Ellsworth has put her own stamp on traditional golf with interesting functions including a Halloween tournament in which players must compete in costume. During the winter, a frozen rink is set up for an annual curling tournament. Yes, the Olympic event where stones with a handle are thrown toward a circle – like shuffleboard on ice.
“I would say I’m a non-traditional owner, and we do some crazy stuff,” Becky Ellsworth said. “It’s become a great thing for us.”
Ellsworth and Gill, always on the go and preparing for the club championship this weekend, said their goodbyes as I finished up my lunch. At that point, it felt like I was parting ways with old friends, even though this was the first time I had met them.
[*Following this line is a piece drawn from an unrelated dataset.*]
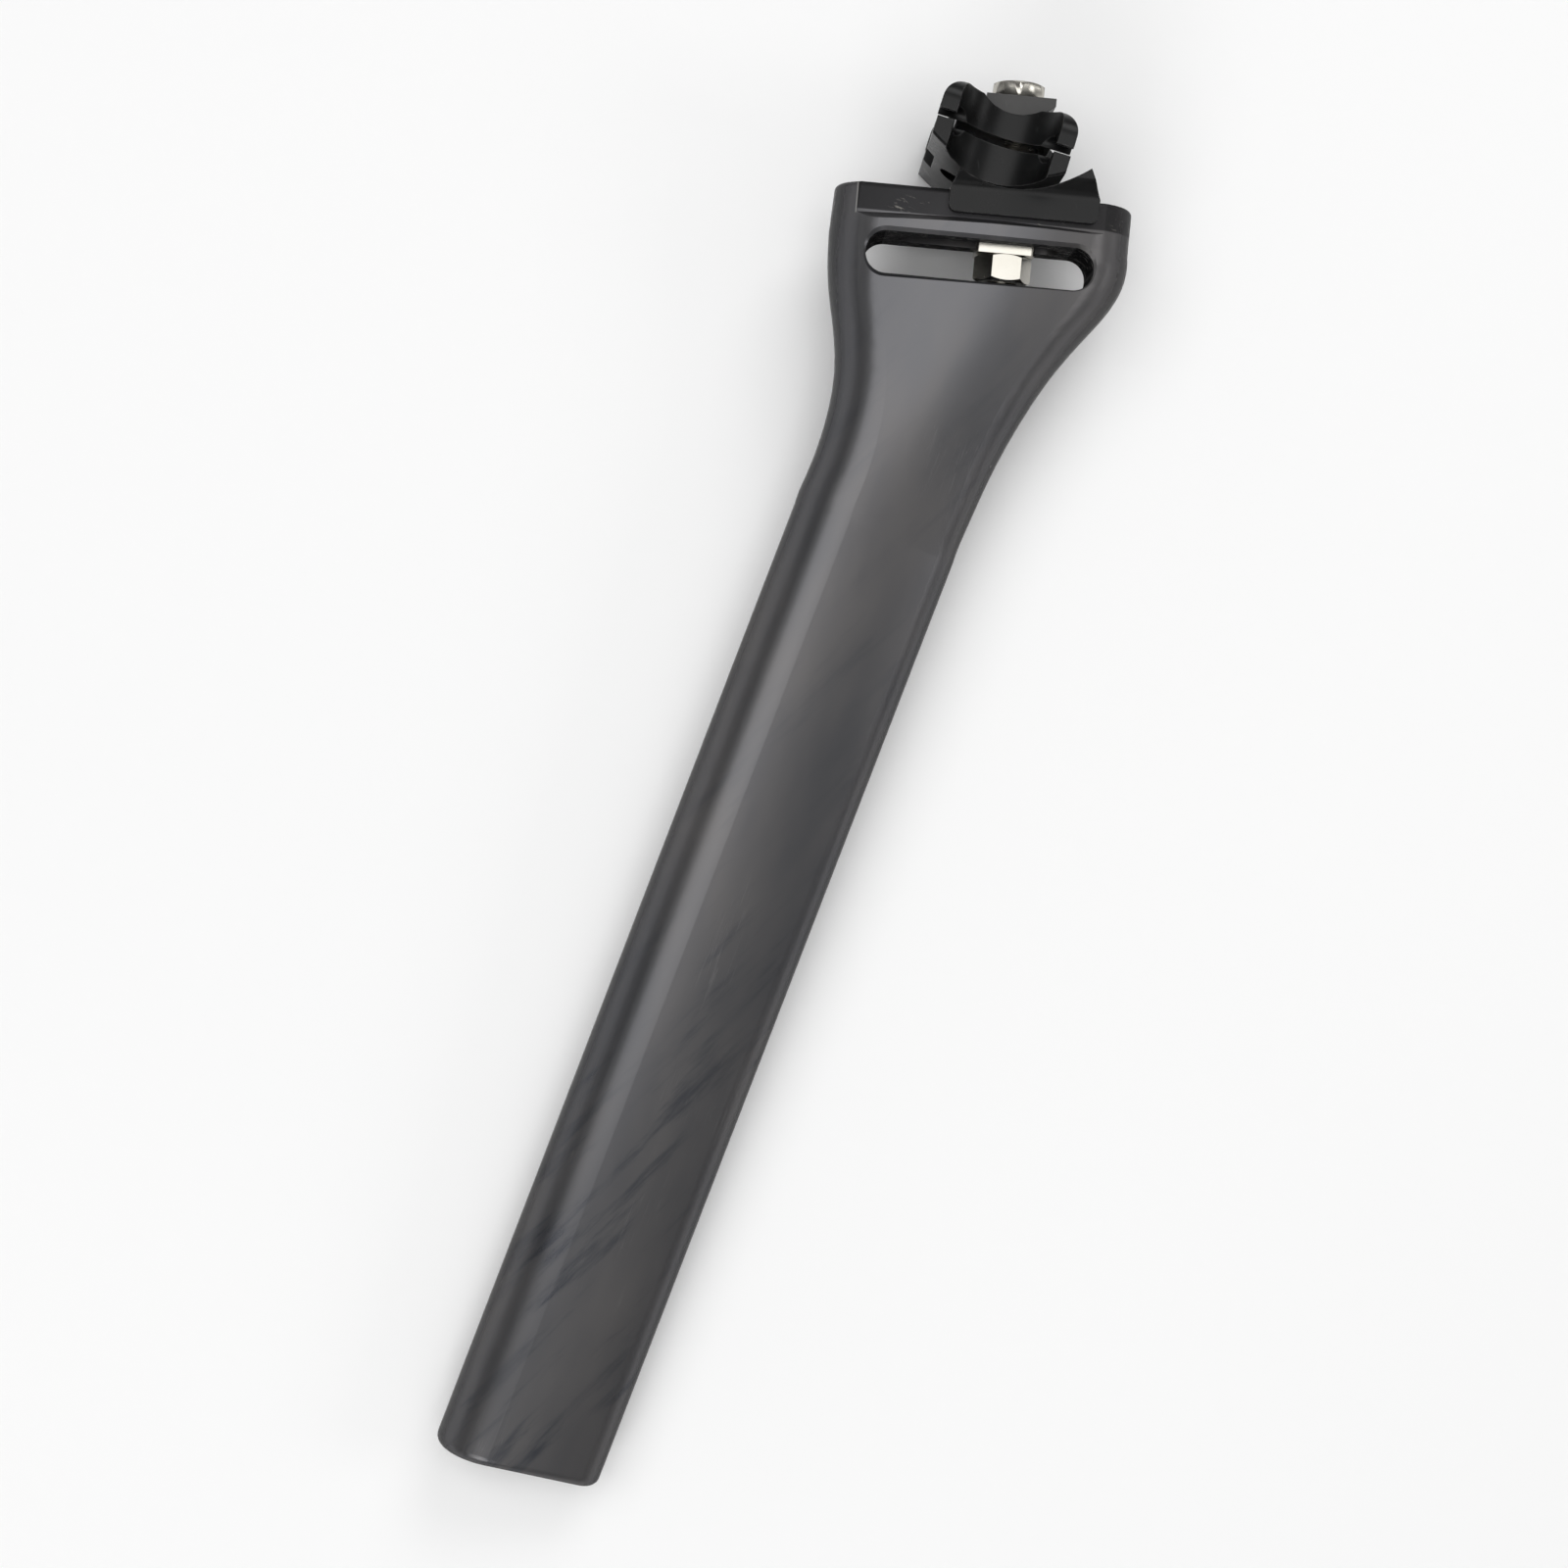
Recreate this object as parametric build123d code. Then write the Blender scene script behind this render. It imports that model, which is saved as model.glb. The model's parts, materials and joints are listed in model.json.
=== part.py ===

I also said goodbye to Joey and Jeremiah, who were off to do some volunteer work on the course with Gorman leading the way. Such is the appeal of Golden Oak Golf Course to its clientele as paying members willingly volunteer to maintain the course’s upkeep.
Gill and the Ellsworths clearly know that owning a golf course isn’t just about the golf, it’s about customer service and customer satisfaction.
This golfer was more than satisfied.